Título: O risco que corre a CPI é ser tomada pelo revanchismo
Autor:
Fonte: Valor Econômico, 23/04/2012, Opinião, p. A10

Após marchas e contramarchas, o Congresso finalmente criou, e deve instalar nesta semana, a CPI para investigar os negócios do empresário Carlos Augusto Ramos, mais conhecido, no mundo da contravenção, como Carlinhos Cachoeira.

Trata-se de uma Comissão Parlamentar Mista de Inquérito pouco convencional. Em primeiro lugar, porque inverteu a lógica das CPIs, em geral requisitadas pela oposição para apurar desvios de conduta do governo.
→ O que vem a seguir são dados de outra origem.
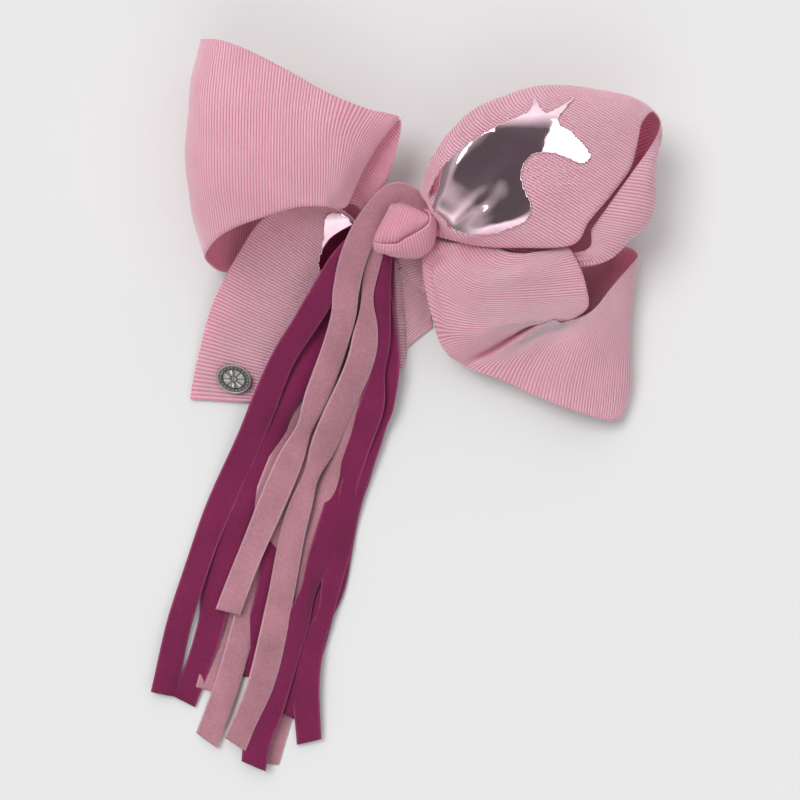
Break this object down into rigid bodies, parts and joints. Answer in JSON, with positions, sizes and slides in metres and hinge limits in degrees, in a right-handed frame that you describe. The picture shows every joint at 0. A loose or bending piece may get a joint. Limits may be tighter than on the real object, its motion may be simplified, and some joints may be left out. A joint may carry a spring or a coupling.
{
  "type": "alligator hair clip",
  "caption": "Large gathered ribbon hair bow with fabric streamers, foil print and metal charm on a sprung alligator clip.",
  "frame": {"origin": "underside of the clip's lower jaw, in the middle of the bow", "axes": "+Z from the clip to the front of the bow, -Y along the streamers, +X across the bow"},
  "size_m": [0.2011, 0.2883, 0.0524],
  "materials": {
    "grosgrain_ribbon": "matte ribbed grosgrain, light pink",
    "streamer_pink": "soft brushed knit, dusty pink",
    "streamer_magenta": "soft brushed knit, deep magenta",
    "foil_print": "mirror foil film, rose",
    "clip_steel": "nickel-plated sheet steel",
    "charm_metal": "antique silver casting",
    "sewing_thread": "pink polyester thread",
    "hot_glue": "cured hot-melt glue"
  },
  "bodies": {
    "bow": {"loop_upper_left": "grosgrain_ribbon", "gather_fold_left": "grosgrain_ribbon", "loop_upper_right": "grosgrain_ribbon", "loop_lower_right": "grosgrain_ribbon", "tail_left": "grosgrain_ribbon", "tail_center": "grosgrain_ribbon", "gather_core": "grosgrain_ribbon", "center_knot": "grosgrain_ribbon", "center_wrap_band": "grosgrain_ribbon", "streamer_magenta_1": "streamer_magenta", "streamer_magenta_2": "streamer_magenta", "streamer_magenta_3": "streamer_magenta", "streamer_magenta_4": "streamer_magenta", "streamer_magenta_5": "streamer_magenta", "streamer_magenta_6": "streamer_magenta", "streamer_pink_1": "streamer_pink", "streamer_pink_2": "streamer_pink", "streamer_pink_3": "streamer_pink", "streamer_pink_4": "streamer_pink", "streamer_pink_5": "streamer_pink", "streamer_pink_6": "streamer_pink", "foil_print_loop": "foil_print", "foil_print_tail": "foil_print", "clip_upper_arm": "clip_steel", "clip_hinge_pin": "clip_steel", "clip_spring": "clip_steel", "charm_medallion": "charm_metal", "charm_post": "charm_metal", "charm_washer": "charm_metal", "gathering_thread": "sewing_thread", "glue_pad": "hot_glue"},
    "jaw": {"clip_lower_arm": "clip_steel"}
  },
  "joints": [
    {"name": "jaw_open", "type": "hinge", "parent": "bow", "child": "jaw", "pos_m": [0.014, 0, 0.0045], "axis": [0, -1, 0], "range_deg": [0, 28], "stiffness_Nm_per_rad": 0.1, "springref_deg": -28.65, "deforming": ["clip_spring"]}
  ]
}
Neste caso, em particular, o PT e, em certa medida, o governo, por meio de seus ministros petistas, foram, respectivamente, os principais patrocinadores e incentivadores da CPI do Cachoeira, como já é chamada a comissão mista de inquérito.

Inédito e sugestivo, também, é o apoio dos partidos: 90% dos senadores e 75% dos deputados subscreveram o requerimento para a criação de uma CPI que se tornava mais inevitável à medida que conversas telefônicas, gravadas com autorização judicial pela Polícia Federal, exibiam as vísceras do relacionamento de Carlos Cachoeira com o senador Demóstenes Torres, à época no Democratas, um lobo travestido de cordeiro que vestia com naturalidade o figurino imaculado de arauto da moralidade.

As operações da PF também chegaram bastante próximo do governador de Goiás, Marconi Perillo, do PSDB, e colocaram no olho do furacão a empreiteira Delta Construção, uma das principais executoras de obras do Programa de Aceleração do Crescimento (PAC) e a empresa que mais recebeu recursos do governo federal nos últimos três anos.

Diante de tantas evidências, era natural que o Congresso procurasse exercitar seu poder constitucional de fiscalização. Mas ninguém deve se iludir: o apoio quase unânime dos ilustres parlamentares à CPI deve-se mais à indignação da sociedade com o pouco caso com que a coisa pública vem sendo tratada no país do que ao interesse de expor à luz do sol traficâncias que deixam expostos os principais partidos políticos, governistas e da oposição.

Indignação cuja expressão maior é a Lei da Ficha Limpa, que veio para ficar, conforme deixam claro as decisões do Supremo Tribunal Federal (STF) referentes à sua aplicação nas eleições de 2010, assim como os milhares que protestaram nas ruas contra as candidaturas fichas-sujas.

A história passada das comissões de inquérito, no entanto, não recomenda otimismo. O senso comum, segundo o qual CPI "dá em nada" é mais que uma percepção, trata-se de uma realidade já medida em números pela professora Argelina Ferreira, pesquisadora do Instituto Universitário de Pesquisas do Rio de Janeiro (Iuperj).

Em dois períodos democráticos, de 1946 a 1964 e de 1988 a 1999, foram propostas a criação de 392 comissões de inquérito. A contabilidade final indica que 303 (77%) foram efetivamente instaladas, 207 concluídas e 89 (23%) nem sequer saíram do papel. Há mesmo casos em que o governo propõe CPIs apenas para se antecipar à oposição e preencher o número limite de comissões de inquérito autorizadas a funcionar no período.

Em geral, os governos conseguiram sucesso na empreitada de manter as CPIs sob controle, segundo a pesquisa de Argelina, especialmente quando utilizaram com eficácia os instrumentos institucionais a seu dispor para superar a dissenção entre os integrantes da coalizão de apoio ao inquilino de plantão no Palácio do Planalto.

Não é preciso ir longe: já no período do PT, o governo desidratou com eficiência a CPI da Petrobras, em sua parceria amplamente majoritária com o PMDB. Esta aliança também constitui o eixo de maioria governista na CPI do Cachoeira.

Resta saber se essa maioria será usada para o bem, nos termos da vontade manifesta das pessoas que assinaram a proposta da Lei da Ficha Limpa, mais de um milhão, e daquelas que protestaram nas ruas contra a corrupção, ou para enveredar pelos caminhos tortuosos do lado escuro da força. O começo não parece promissor: os partidos indicaram para compor a CPI políticos com pendências na Justiça, fichas-sujas reconhecidos que só assumiram porque a Ficha Limpa não valeu para as eleições de 2010. Mas o risco maior que ronda a CPI é de ela ser tomada pelo sentimento de revanche sinalizado pelo PT, em vez de atender às demandas da sociedade pela moralização da coisa pública.